--- Data shown ---
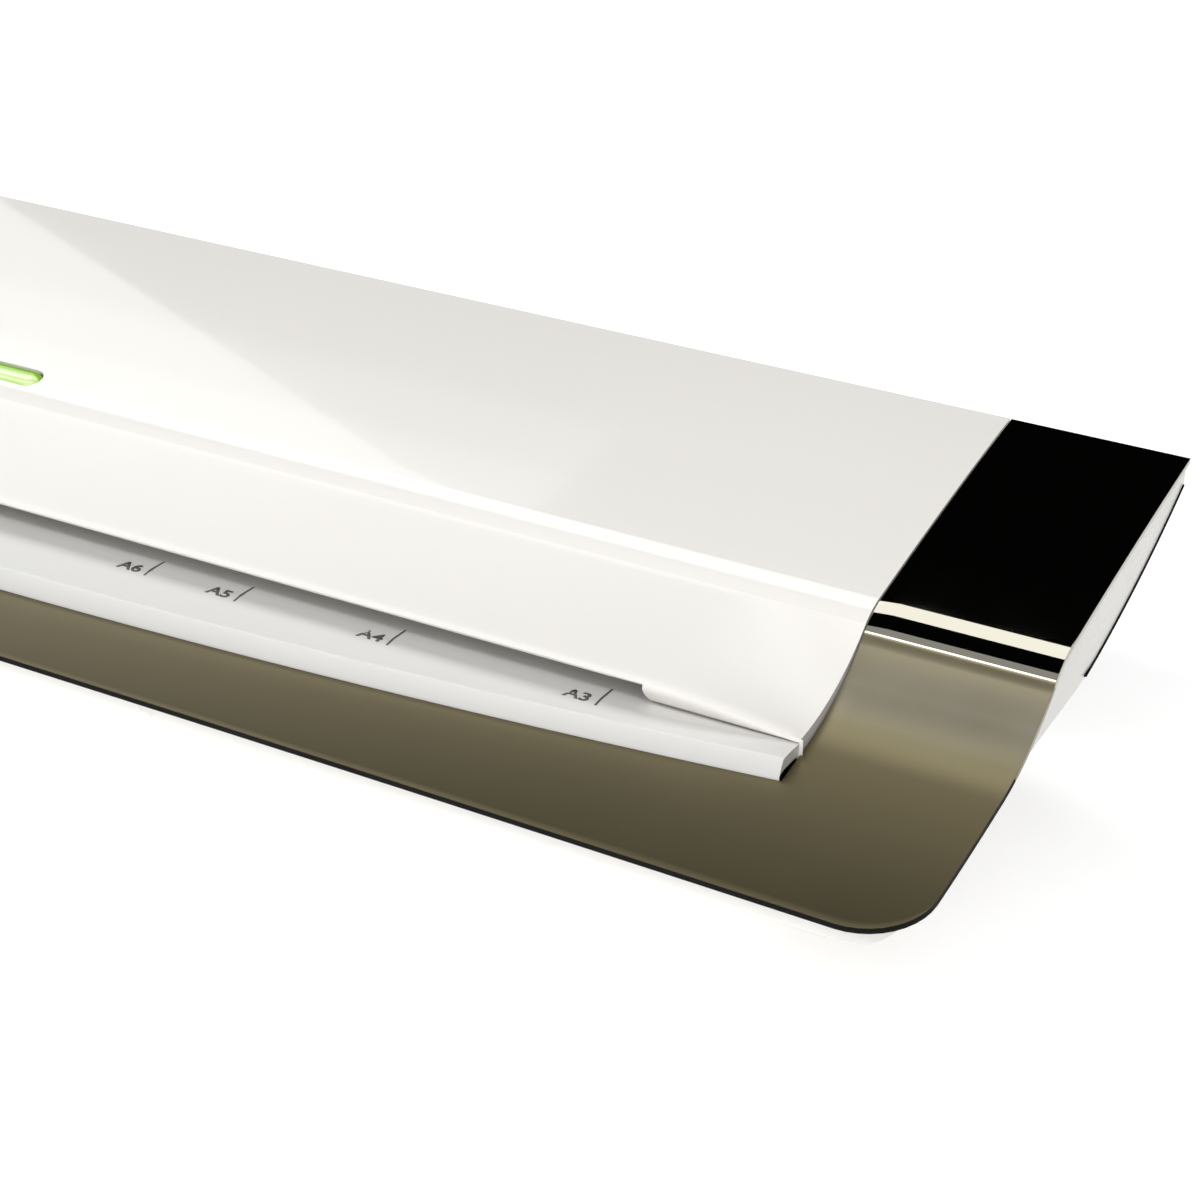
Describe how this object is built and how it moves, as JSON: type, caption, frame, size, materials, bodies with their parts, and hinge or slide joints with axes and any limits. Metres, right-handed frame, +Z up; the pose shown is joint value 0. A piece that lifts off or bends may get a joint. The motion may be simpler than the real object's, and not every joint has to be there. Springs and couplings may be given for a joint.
{
  "type": "pouch laminator",
  "caption": "Desktop pouch laminator with a glossy white cover, bronze U-shaped trim, feed shelf, heated roller drive and a lit start button.",
  "frame": {"origin": "bottom centre of the whole machine, on the surface it stands on", "axes": "+X to the right of someone at the feed slot, +Y towards the exit at the rear, +Z up"},
  "size_m": [0.439, 0.128, 0.0674],
  "materials": {
    "white_gloss": "polished injection-moulded white",
    "white_satin": "fine satin, printed size marks",
    "hull_white": "light grey-white moulding",
    "bronze": "high-gloss olive bronze",
    "black_plastic": "fine texture",
    "green_lens": "translucent, lit from below",
    "lamp_green": "clear tinted",
    "rubber_foot": "soft, matt",
    "steel": "zinc plated",
    "silicone_hot": "ground silicone",
    "silicone_pull": "ground silicone",
    "nylon": "moulded, greased",
    "aluminium": "extruded",
    "heater_film": "polyimide film",
    "circuit_board": "solder resist",
    "terminal_blue": "moulded",
    "brass": "plated"
  },
  "bodies": {
    "case": {"base_shell": "hull_white", "board_screws": "steel", "bottom_cover": "black_plastic", "button_board": "circuit_board", "button_lamps": "lamp_green", "button_spring": "steel", "capacitor": "black_plastic", "control_board": "circuit_board", "cover_screws": "steel", "cross_bar_front": "steel", "cross_bar_rear": "steel", "drive_motor": "black_plastic", "exit_guide": "black_plastic", "feed_shelf": "white_satin", "film_guide_lower": "black_plastic", "film_guide_upper": "black_plastic", "foot_front_left": "rubber_foot", "foot_front_right": "rubber_foot", "foot_rear_left": "rubber_foot", "foot_rear_right": "rubber_foot", "frame_trim": "bronze", "gear_clips": "steel", "heat_plate_lower": "aluminium", "heat_plate_upper": "aluminium", "heater_strip_lower": "heater_film", "heater_strip_upper": "heater_film", "idler_post": "steel", "inlet_pins": "brass", "leaf_springs": "steel", "motor_bracket": "steel", "power_inlet": "black_plastic", "reduction_post": "steel", "relay": "black_plastic", "roller_bushes": "nylon", "side_plate_left": "steel", "side_plate_right": "steel", "temperature_sensor": "heater_film", "terminal_block": "terminal_blue", "thermal_fuse": "heater_film", "thermostat": "black_plastic", "top_cover": "white_gloss"},
    "button": {"start_button": "green_lens"},
    "hot_lower": {"hot_lower_shaft": "steel", "hot_lower_sleeve": "silicone_hot", "hot_lower_gear": "nylon"},
    "hot_upper": {"hot_upper_shaft": "steel", "hot_upper_sleeve": "silicone_hot", "hot_upper_gear": "nylon"},
    "pull_lower": {"pull_lower_shaft": "steel", "pull_lower_sleeve": "silicone_pull", "pull_lower_gear": "nylon"},
    "pull_upper": {"pull_upper_shaft": "steel", "pull_upper_sleeve": "silicone_pull", "pull_upper_gear": "nylon"},
    "idler": {"idler_gear": "nylon"},
    "reduction": {"reduction_gear": "nylon"},
    "pinion": {"motor_pinion": "nylon", "motor_shaft": "steel"}
  },
  "joints": [
    {"name": "button_press", "type": "slide", "parent": "case", "child": "button", "axis": [0, 0.2382, -0.9712], "range_m": [0, 0.0012], "stiffness_N_per_m": 900, "deforming": ["button_spring"]},
    {"name": "hot_lower_spin", "type": "hinge", "parent": "case", "child": "hot_lower", "pos_m": [0, 0.0178, 0.0292], "axis": [1, 0, 0], "continuous": true},
    {"name": "hot_upper_spin", "type": "hinge", "parent": "case", "child": "hot_upper", "pos_m": [0, 0.0178, 0.0452], "axis": [1, 0, 0], "continuous": true},
    {"name": "pull_lower_spin", "type": "hinge", "parent": "case", "child": "pull_lower", "pos_m": [0, 0.045, 0.0292], "axis": [1, 0, 0], "continuous": true},
    {"name": "pull_upper_spin", "type": "hinge", "parent": "case", "child": "pull_upper", "pos_m": [0, 0.045, 0.0452], "axis": [1, 0, 0], "continuous": true},
    {"name": "idler_spin", "type": "hinge", "parent": "case", "child": "idler", "pos_m": [0.1696, 0.0314, 0.0292], "axis": [1, 0, 0], "continuous": true},
    {"name": "reduction_spin", "type": "hinge", "parent": "case", "child": "reduction", "pos_m": [0.1696, 0.007, 0.01633], "axis": [1, 0, 0], "continuous": true},
    {"name": "pinion_spin", "type": "hinge", "parent": "case", "child": "pinion", "pos_m": [0.1696, -0.00691, 0.02139], "axis": [1, 0, 0], "continuous": true}
  ],
  "couplings": [
    {"joint": "hot_upper_spin", "follows": "hot_lower_spin", "ratio": -1},
    {"joint": "idler_spin", "follows": "hot_lower_spin", "ratio": -1.4286},
    {"joint": "pull_lower_spin", "follows": "hot_lower_spin", "ratio": 1},
    {"joint": "pull_upper_spin", "follows": "hot_lower_spin", "ratio": -1},
    {"joint": "reduction_spin", "follows": "hot_lower_spin", "ratio": -0.90909},
    {"joint": "pinion_spin", "follows": "hot_lower_spin", "ratio": 1.3333}
  ]
}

--- Exercise ---
Would you give the material above again, complete and exact?

--- Right answer ---
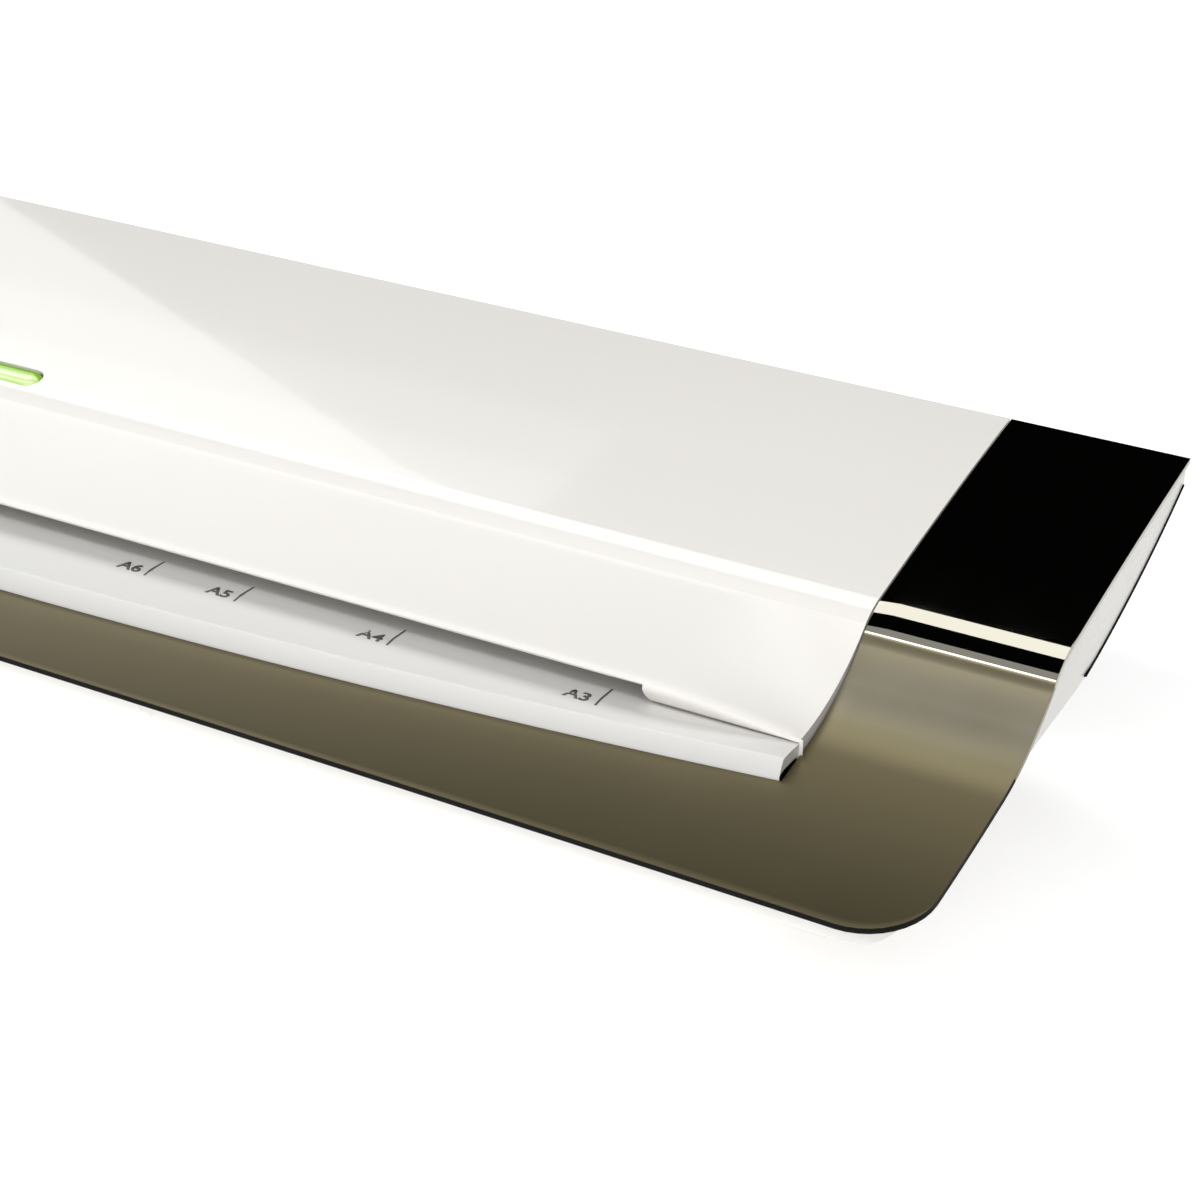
Describe how this object is built and how it moves, as JSON: type, caption, frame, size, materials, bodies with their parts, and hinge or slide joints with axes and any limits. Metres, right-handed frame, +Z up; the pose shown is joint value 0. A piece that lifts off or bends may get a joint. The motion may be simpler than the real object's, and not every joint has to be there. Springs and couplings may be given for a joint.
{
  "type": "pouch laminator",
  "caption": "Desktop pouch laminator with a glossy white cover, bronze U-shaped trim, feed shelf, heated roller drive and a lit start button.",
  "frame": {"origin": "bottom centre of the whole machine, on the surface it stands on", "axes": "+X to the right of someone at the feed slot, +Y towards the exit at the rear, +Z up"},
  "size_m": [0.439, 0.128, 0.0674],
  "materials": {
    "white_gloss": "polished injection-moulded white",
    "white_satin": "fine satin, printed size marks",
    "hull_white": "light grey-white moulding",
    "bronze": "high-gloss olive bronze",
    "black_plastic": "fine texture",
    "green_lens": "translucent, lit from below",
    "lamp_green": "clear tinted",
    "rubber_foot": "soft, matt",
    "steel": "zinc plated",
    "silicone_hot": "ground silicone",
    "silicone_pull": "ground silicone",
    "nylon": "moulded, greased",
    "aluminium": "extruded",
    "heater_film": "polyimide film",
    "circuit_board": "solder resist",
    "terminal_blue": "moulded",
    "brass": "plated"
  },
  "bodies": {
    "case": {"base_shell": "hull_white", "board_screws": "steel", "bottom_cover": "black_plastic", "button_board": "circuit_board", "button_lamps": "lamp_green", "button_spring": "steel", "capacitor": "black_plastic", "control_board": "circuit_board", "cover_screws": "steel", "cross_bar_front": "steel", "cross_bar_rear": "steel", "drive_motor": "black_plastic", "exit_guide": "black_plastic", "feed_shelf": "white_satin", "film_guide_lower": "black_plastic", "film_guide_upper": "black_plastic", "foot_front_left": "rubber_foot", "foot_front_right": "rubber_foot", "foot_rear_left": "rubber_foot", "foot_rear_right": "rubber_foot", "frame_trim": "bronze", "gear_clips": "steel", "heat_plate_lower": "aluminium", "heat_plate_upper": "aluminium", "heater_strip_lower": "heater_film", "heater_strip_upper": "heater_film", "idler_post": "steel", "inlet_pins": "brass", "leaf_springs": "steel", "motor_bracket": "steel", "power_inlet": "black_plastic", "reduction_post": "steel", "relay": "black_plastic", "roller_bushes": "nylon", "side_plate_left": "steel", "side_plate_right": "steel", "temperature_sensor": "heater_film", "terminal_block": "terminal_blue", "thermal_fuse": "heater_film", "thermostat": "black_plastic", "top_cover": "white_gloss"},
    "button": {"start_button": "green_lens"},
    "hot_lower": {"hot_lower_shaft": "steel", "hot_lower_sleeve": "silicone_hot", "hot_lower_gear": "nylon"},
    "hot_upper": {"hot_upper_shaft": "steel", "hot_upper_sleeve": "silicone_hot", "hot_upper_gear": "nylon"},
    "pull_lower": {"pull_lower_shaft": "steel", "pull_lower_sleeve": "silicone_pull", "pull_lower_gear": "nylon"},
    "pull_upper": {"pull_upper_shaft": "steel", "pull_upper_sleeve": "silicone_pull", "pull_upper_gear": "nylon"},
    "idler": {"idler_gear": "nylon"},
    "reduction": {"reduction_gear": "nylon"},
    "pinion": {"motor_pinion": "nylon", "motor_shaft": "steel"}
  },
  "joints": [
    {"name": "button_press", "type": "slide", "parent": "case", "child": "button", "axis": [0, 0.2382, -0.9712], "range_m": [0, 0.0012], "stiffness_N_per_m": 900, "deforming": ["button_spring"]},
    {"name": "hot_lower_spin", "type": "hinge", "parent": "case", "child": "hot_lower", "pos_m": [0, 0.0178, 0.0292], "axis": [1, 0, 0], "continuous": true},
    {"name": "hot_upper_spin", "type": "hinge", "parent": "case", "child": "hot_upper", "pos_m": [0, 0.0178, 0.0452], "axis": [1, 0, 0], "continuous": true},
    {"name": "pull_lower_spin", "type": "hinge", "parent": "case", "child": "pull_lower", "pos_m": [0, 0.045, 0.0292], "axis": [1, 0, 0], "continuous": true},
    {"name": "pull_upper_spin", "type": "hinge", "parent": "case", "child": "pull_upper", "pos_m": [0, 0.045, 0.0452], "axis": [1, 0, 0], "continuous": true},
    {"name": "idler_spin", "type": "hinge", "parent": "case", "child": "idler", "pos_m": [0.1696, 0.0314, 0.0292], "axis": [1, 0, 0], "continuous": true},
    {"name": "reduction_spin", "type": "hinge", "parent": "case", "child": "reduction", "pos_m": [0.1696, 0.007, 0.01633], "axis": [1, 0, 0], "continuous": true},
    {"name": "pinion_spin", "type": "hinge", "parent": "case", "child": "pinion", "pos_m": [0.1696, -0.00691, 0.02139], "axis": [1, 0, 0], "continuous": true}
  ],
  "couplings": [
    {"joint": "hot_upper_spin", "follows": "hot_lower_spin", "ratio": -1},
    {"joint": "idler_spin", "follows": "hot_lower_spin", "ratio": -1.4286},
    {"joint": "pull_lower_spin", "follows": "hot_lower_spin", "ratio": 1},
    {"joint": "pull_upper_spin", "follows": "hot_lower_spin", "ratio": -1},
    {"joint": "reduction_spin", "follows": "hot_lower_spin", "ratio": -0.90909},
    {"joint": "pinion_spin", "follows": "hot_lower_spin", "ratio": 1.3333}
  ]
}